It’s Monday in Cryptoland. Let’s begin.
Forbes: The European Union (EU) has banned the provision of high-value cryptocurrency services to Russia as part of the latest sanctions salvo in response to the invasion of Ukraine.
The move prohibits deposits to crypto wallets—including using popular cryptocurrencies Bitcoin, Ethereum, BNB, XRP, Cardano, Solana and Luna — and follows a warning from European Central Bank president Christine Lagarde that cryptocurrencies pose a “threat” to the bloc’s efforts to sanction Russia.
Fortune: BTC Markets, the Australian Bitcoin and cryptocurrency exchange, saw a 175% increase in women users last fiscal year, dwarfing the 80% increase it saw in male users, according to a new report by the company.

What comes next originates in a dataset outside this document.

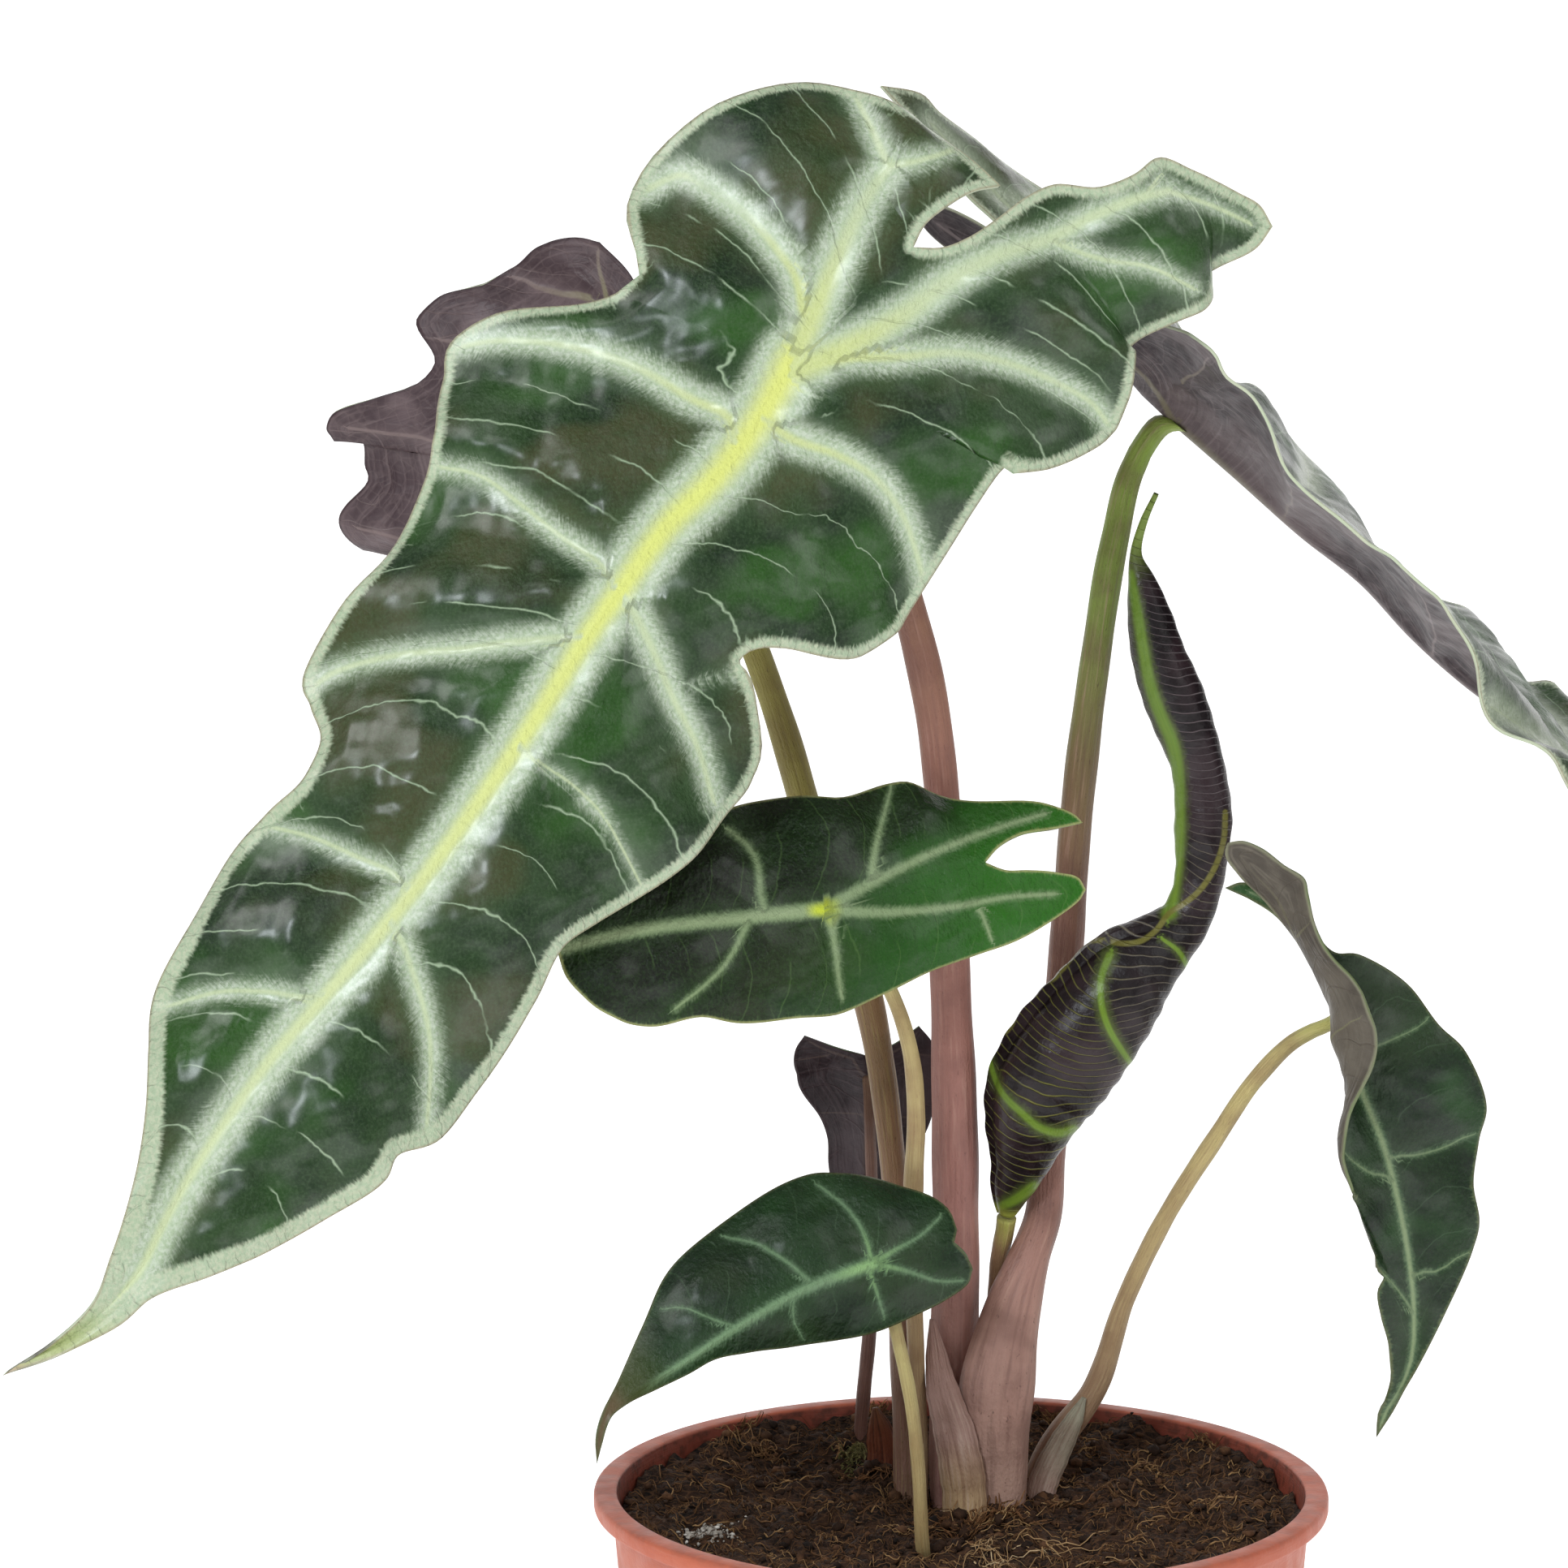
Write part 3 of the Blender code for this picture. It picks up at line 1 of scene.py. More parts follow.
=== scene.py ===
# A potted African mask plant: veined blades, ribbed stalks, a rolled new leaf, loose peat and a thin pot.
# Sizes are in millimetres until makePiece turns them into metres. Colours are display colours, 0 to 255.
import json

import bpy
import numpy as np
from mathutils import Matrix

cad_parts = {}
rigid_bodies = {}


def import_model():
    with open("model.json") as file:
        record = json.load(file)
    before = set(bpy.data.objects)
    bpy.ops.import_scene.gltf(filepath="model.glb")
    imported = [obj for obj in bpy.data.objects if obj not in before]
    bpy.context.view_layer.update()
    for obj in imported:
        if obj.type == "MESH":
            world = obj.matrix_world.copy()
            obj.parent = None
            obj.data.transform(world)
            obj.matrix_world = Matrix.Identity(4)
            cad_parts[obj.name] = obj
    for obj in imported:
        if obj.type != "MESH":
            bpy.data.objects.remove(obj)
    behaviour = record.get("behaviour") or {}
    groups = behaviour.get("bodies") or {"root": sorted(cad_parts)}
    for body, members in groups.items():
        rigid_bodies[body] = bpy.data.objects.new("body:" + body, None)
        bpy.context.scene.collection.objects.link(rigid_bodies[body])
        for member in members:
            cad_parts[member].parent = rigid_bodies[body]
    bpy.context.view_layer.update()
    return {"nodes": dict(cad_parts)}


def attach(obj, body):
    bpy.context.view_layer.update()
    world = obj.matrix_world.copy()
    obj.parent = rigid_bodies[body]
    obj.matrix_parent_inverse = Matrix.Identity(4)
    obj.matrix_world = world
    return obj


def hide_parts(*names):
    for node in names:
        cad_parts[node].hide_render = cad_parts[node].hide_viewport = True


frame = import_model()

mm = 0.001
fullTurn = 2 * np.pi
anyWay = (0, 6.28)  # the range that seeded directions are drawn from

# The photograph's view: an eye this far from the middle of the pot's rim, looking down by pitch degrees
view = {"distance": 1100, "pitch": 9.4, "aside": -28.9, "above": 115, "rimHeight": 95, "lens": 154.4,
        "sensor": 36}
pitch = np.radians(view["pitch"])
lookAlong = np.array([0.0, np.cos(pitch), -np.sin(pitch)])
lookUp = np.array([0.0, np.sin(pitch), np.cos(pitch)])
rimMiddle = np.array([0.0, 0.0, view["rimHeight"]])
eye = rimMiddle - view["distance"] * lookAlong + view["above"] * lookUp + np.array([view["aside"], 0.0, 0.0])


def setCamera():
    data = bpy.data.cameras.new("camera")
    data.lens, data.sensor_width = view["lens"], view["sensor"]
    holder = bpy.data.objects.new("camera", data)
    holder.location = eye * mm
    holder.rotation_euler = (np.pi / 2 - pitch, 0.0, 0.0)
    bpy.context.scene.collection.objects.link(holder)
    bpy.context.scene.camera = holder


# Curves and surfaces
def front(points):
    # drawn points (x, v, y) to world points: each slides along its line of sight to the depth y
    points = np.asarray(points, float)
    drawn = rimMiddle + points[..., 1:2] * lookUp
    drawn[..., 0] += points[..., 0]
    ray = drawn - eye
    return eye + ray * ((points[..., 2:3] - eye[1]) / ray[..., 1:2])


def seen(points):
    # the drawing's x and v of world points: where their lines of sight cross the plane of the pot's axis
    ray = points - eye
    hit = eye + ray * (((rimMiddle - eye) @ lookAlong) / (ray @ lookAlong))[..., None]
    return np.stack([hit[..., 0], (hit - rimMiddle) @ lookUp, 0.0 * hit[..., 0]], -1)


def smooth(keys, values, at):
    # cubic Hermite through values at keys, with slopes from the neighbours, read at other places
    keys, values, at = np.asarray(keys, float), np.asarray(values, float), np.asarray(at, float)
    values = values.reshape(len(keys), -1)
    slope = np.gradient(values, keys, axis=0)
    place = np.clip(np.searchsorted(keys, at, side="right") - 1, 0, len(keys) - 2)
    span = (keys[place + 1] - keys[place])[:, None]
    f = ((at - keys[place]) / span[:, 0])[:, None]
    a, b = values[place], values[place + 1]
    rise, fall = slope[place] * span, slope[place + 1] * span
    return (a * (1 + 2 * f) * (1 - f) ** 2 + b * f * f * (3 - 2 * f) + rise * f * (1 - f) ** 2
            - fall * f * f * (1 - f))


def along(points):
    # each point's share of the whole length of the line through them
    steps = np.linalg.norm(np.diff(np.asarray(points, float), axis=0), axis=1)
    length = np.concatenate([[0.0], np.cumsum(steps)])
    return length / length[-1]


def dense(line, step=2.0):
    # the smooth line through a few points, cut into runs of about one step, drawn ones with a depth of 0
    line = np.array(line, float)
    line = np.pad(line, ((0, 0), (0, 3 - line.shape[1])))
    count = max(3, int(np.linalg.norm(np.diff(line, axis=0), axis=1).sum() / step) + 1)
    return line if len(line) < 3 else smooth(along(line), line, np.linspace(0, 1, count))


def unit(vectors):
    return vectors / np.maximum(np.linalg.norm(vectors, axis=-1, keepdims=True), 1e-9)


def bell(distance, reach):
    # exp(-(distance / reach)^2): 1 at no distance and next to nothing at twice the reach
    return np.exp(-((distance / reach) ** 2))


def around(sides):
    # the angles of a ring's points
    return np.linspace(0, fullTurn, sides, endpoint=False)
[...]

Women also made larger initial deposits, averaging $2,381, compared to the $2,060 average deposited by men. Portfolio size was slightly less for who traded fewer times a day compared to men — which BTC suggests shows a “structured trading strategy” by women, “with a smaller range of more focused positions.”
Women are often found to be more risk-averse than men in behavioural finance studies. “More women trading cryptocurrency dispels stereotypes around cryptocurrency investors being risk lovers,” the report says.
Coin Telegraph: Australia’s opposition Labor party is facing criticism over its lack of formal policy regarding the cryptocurrency industry.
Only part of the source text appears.